When a crisis hits, the “Steward” is the only one in the room who isn’t panicking. Why? Because they’ve seen this movie before in ’87, ’01, and ’08. They protect the company’s core values from being sacrificed for a “quick win” that would destroy the brand’s long-term reputation.

2. The Ambassador (Leveraging Decades of Social Capital)

Relationships aren’t built on LinkedIn; they are built over decades. An Elder acts as an Ambassador, using 30+ years of high-level connections to smooth over massive deals and navigate external politics that would take a junior executive a decade to master.

3. The Futurist (The Pattern Recognizer)

It sounds backward, but Elders make the best Futurists. Because they’ve lived through multiple economic cycles, they can distinguish between a “flicker” (a passing fad) and a “fire” (a systemic shift). They keep your company from chasing every shiny object that crosses the CEO’s desk.

4. The Catalyst (Turning Potential into Power)

A Catalyst doesn’t just do the work; they multiply the output of everyone around them. They provide high-level mentorship that focuses on value judgments and nuance, the two things AI still can’t do.

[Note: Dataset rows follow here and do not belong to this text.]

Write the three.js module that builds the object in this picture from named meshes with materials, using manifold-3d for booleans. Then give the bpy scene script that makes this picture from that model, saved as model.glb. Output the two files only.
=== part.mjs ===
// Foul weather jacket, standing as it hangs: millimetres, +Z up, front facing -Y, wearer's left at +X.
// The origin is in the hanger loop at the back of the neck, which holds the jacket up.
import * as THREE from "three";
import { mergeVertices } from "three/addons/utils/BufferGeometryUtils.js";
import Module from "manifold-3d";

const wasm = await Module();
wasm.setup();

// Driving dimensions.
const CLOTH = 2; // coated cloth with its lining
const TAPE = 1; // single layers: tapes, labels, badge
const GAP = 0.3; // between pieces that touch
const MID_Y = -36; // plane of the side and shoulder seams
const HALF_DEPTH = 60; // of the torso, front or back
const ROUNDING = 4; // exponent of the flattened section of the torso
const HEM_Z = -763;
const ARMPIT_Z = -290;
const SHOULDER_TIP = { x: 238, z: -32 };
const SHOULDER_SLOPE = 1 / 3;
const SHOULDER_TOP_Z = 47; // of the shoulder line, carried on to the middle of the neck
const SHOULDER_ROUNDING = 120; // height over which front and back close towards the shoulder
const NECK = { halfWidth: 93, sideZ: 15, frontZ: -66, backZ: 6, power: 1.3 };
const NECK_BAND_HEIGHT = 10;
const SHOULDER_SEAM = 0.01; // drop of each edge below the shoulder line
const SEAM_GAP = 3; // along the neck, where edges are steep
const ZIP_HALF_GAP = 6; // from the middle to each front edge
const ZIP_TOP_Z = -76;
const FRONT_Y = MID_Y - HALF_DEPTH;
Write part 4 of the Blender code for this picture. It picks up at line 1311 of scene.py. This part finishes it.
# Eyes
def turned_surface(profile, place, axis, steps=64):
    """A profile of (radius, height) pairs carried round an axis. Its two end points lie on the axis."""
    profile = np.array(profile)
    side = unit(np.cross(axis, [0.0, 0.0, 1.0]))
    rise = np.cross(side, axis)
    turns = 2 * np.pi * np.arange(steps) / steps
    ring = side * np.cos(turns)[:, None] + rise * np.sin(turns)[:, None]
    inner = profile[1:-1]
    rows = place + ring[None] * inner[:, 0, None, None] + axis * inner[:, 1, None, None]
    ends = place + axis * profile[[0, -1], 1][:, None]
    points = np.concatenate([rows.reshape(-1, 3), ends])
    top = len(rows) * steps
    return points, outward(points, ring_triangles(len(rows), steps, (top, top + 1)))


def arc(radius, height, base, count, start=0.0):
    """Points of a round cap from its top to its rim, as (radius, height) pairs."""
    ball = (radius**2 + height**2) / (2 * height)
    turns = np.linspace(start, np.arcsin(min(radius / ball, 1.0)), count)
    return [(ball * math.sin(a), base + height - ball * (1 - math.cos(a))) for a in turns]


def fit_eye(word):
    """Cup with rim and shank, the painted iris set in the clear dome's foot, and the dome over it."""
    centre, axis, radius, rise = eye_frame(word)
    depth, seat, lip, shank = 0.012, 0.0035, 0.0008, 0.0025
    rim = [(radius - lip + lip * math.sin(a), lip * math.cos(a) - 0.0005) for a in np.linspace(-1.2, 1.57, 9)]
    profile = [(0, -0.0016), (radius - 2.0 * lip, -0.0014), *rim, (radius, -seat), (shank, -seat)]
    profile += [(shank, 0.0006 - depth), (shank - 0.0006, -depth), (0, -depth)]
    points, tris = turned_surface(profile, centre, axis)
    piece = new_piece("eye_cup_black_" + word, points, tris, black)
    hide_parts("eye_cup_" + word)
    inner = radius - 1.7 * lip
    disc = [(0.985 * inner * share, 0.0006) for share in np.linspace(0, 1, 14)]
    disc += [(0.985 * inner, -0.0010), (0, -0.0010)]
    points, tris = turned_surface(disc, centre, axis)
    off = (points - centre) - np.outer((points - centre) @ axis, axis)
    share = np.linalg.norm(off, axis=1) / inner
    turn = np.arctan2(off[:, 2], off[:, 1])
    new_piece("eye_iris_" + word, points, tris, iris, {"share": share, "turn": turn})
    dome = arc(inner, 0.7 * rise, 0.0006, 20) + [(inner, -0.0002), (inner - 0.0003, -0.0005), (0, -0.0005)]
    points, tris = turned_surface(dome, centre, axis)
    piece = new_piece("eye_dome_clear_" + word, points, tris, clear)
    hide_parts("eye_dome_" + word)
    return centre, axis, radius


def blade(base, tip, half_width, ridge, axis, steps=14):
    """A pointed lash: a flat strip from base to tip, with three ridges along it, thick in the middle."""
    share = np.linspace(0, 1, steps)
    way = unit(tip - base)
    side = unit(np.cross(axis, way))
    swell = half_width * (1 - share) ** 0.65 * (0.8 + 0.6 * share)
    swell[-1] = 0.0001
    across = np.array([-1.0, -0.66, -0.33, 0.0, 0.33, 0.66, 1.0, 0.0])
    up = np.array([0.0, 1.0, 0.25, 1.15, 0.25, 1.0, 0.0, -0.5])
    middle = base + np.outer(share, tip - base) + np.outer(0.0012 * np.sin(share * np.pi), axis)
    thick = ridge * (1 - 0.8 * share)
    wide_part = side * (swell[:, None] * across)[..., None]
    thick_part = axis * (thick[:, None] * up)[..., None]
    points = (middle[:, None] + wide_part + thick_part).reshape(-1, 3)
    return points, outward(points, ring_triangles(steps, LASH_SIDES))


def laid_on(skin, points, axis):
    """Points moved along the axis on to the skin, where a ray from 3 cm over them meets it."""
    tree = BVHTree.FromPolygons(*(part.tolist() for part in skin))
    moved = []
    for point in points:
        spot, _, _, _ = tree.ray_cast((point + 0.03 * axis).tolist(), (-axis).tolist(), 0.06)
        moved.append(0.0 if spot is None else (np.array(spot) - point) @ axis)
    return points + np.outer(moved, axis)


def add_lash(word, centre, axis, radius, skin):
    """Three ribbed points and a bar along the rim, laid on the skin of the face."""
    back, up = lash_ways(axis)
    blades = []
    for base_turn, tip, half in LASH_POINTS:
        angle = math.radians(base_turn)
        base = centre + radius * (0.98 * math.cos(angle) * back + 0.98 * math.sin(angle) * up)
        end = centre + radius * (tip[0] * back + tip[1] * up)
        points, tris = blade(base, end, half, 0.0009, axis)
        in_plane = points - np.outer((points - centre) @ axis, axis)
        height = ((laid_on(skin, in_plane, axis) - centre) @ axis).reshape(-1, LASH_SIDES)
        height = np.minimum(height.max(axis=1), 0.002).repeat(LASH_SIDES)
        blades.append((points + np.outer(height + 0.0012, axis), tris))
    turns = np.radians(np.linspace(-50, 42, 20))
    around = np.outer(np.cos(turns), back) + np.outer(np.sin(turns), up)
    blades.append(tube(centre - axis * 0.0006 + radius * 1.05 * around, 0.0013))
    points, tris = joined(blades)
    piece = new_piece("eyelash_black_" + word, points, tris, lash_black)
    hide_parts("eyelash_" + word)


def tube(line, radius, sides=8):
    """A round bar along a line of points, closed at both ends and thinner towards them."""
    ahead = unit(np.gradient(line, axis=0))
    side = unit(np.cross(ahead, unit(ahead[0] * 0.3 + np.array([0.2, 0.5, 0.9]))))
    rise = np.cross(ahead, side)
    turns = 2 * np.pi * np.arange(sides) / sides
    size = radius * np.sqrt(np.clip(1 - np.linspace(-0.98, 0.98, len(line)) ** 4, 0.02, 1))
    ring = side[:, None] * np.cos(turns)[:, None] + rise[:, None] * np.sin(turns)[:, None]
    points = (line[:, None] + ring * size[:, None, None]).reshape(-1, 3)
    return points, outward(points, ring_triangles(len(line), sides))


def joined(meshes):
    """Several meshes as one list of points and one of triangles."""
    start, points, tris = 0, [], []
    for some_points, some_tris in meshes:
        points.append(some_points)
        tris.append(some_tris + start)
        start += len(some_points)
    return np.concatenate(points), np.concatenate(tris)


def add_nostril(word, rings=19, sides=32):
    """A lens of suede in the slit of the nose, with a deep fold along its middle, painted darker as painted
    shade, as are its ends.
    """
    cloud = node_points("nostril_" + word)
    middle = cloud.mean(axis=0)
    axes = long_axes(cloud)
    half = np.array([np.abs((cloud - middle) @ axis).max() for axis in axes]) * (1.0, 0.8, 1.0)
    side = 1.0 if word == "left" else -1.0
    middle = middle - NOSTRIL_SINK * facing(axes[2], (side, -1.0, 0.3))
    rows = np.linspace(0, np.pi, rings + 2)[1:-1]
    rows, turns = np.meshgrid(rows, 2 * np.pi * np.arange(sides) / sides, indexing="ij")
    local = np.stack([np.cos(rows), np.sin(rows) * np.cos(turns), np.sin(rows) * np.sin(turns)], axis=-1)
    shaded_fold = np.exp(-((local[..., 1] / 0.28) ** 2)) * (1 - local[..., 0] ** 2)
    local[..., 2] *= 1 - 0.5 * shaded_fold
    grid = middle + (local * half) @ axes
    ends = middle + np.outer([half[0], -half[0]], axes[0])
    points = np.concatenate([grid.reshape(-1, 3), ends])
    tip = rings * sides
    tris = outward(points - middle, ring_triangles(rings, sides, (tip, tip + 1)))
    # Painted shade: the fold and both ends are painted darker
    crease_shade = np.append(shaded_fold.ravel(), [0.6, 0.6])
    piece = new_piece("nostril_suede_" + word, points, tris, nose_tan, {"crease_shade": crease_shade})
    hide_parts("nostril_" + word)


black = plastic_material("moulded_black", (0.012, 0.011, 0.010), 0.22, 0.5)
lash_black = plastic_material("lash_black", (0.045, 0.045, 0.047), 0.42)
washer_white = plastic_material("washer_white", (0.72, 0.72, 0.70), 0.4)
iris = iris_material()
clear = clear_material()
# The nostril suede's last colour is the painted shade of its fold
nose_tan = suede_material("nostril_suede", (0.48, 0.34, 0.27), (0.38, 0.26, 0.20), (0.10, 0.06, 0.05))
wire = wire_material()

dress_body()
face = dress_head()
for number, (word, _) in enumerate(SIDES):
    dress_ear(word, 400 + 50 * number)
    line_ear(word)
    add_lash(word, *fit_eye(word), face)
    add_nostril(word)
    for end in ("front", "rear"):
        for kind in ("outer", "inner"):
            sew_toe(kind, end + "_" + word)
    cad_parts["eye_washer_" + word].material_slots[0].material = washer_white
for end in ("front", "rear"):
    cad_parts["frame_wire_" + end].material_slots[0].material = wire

The Bottom Line: Stop Retiring Your Brain Trust

The industrial-age model of “work until 65 and disappear” is dead. In the information age, wisdom is the rarest and most valuable resource you have.

If your leadership team is a sea of identical 30-somethings, you don’t have a “modern” company; you have a company with a massive blind spot. It’s time to stop looking at age as a liability and start seeing it as your most powerful force multiplier.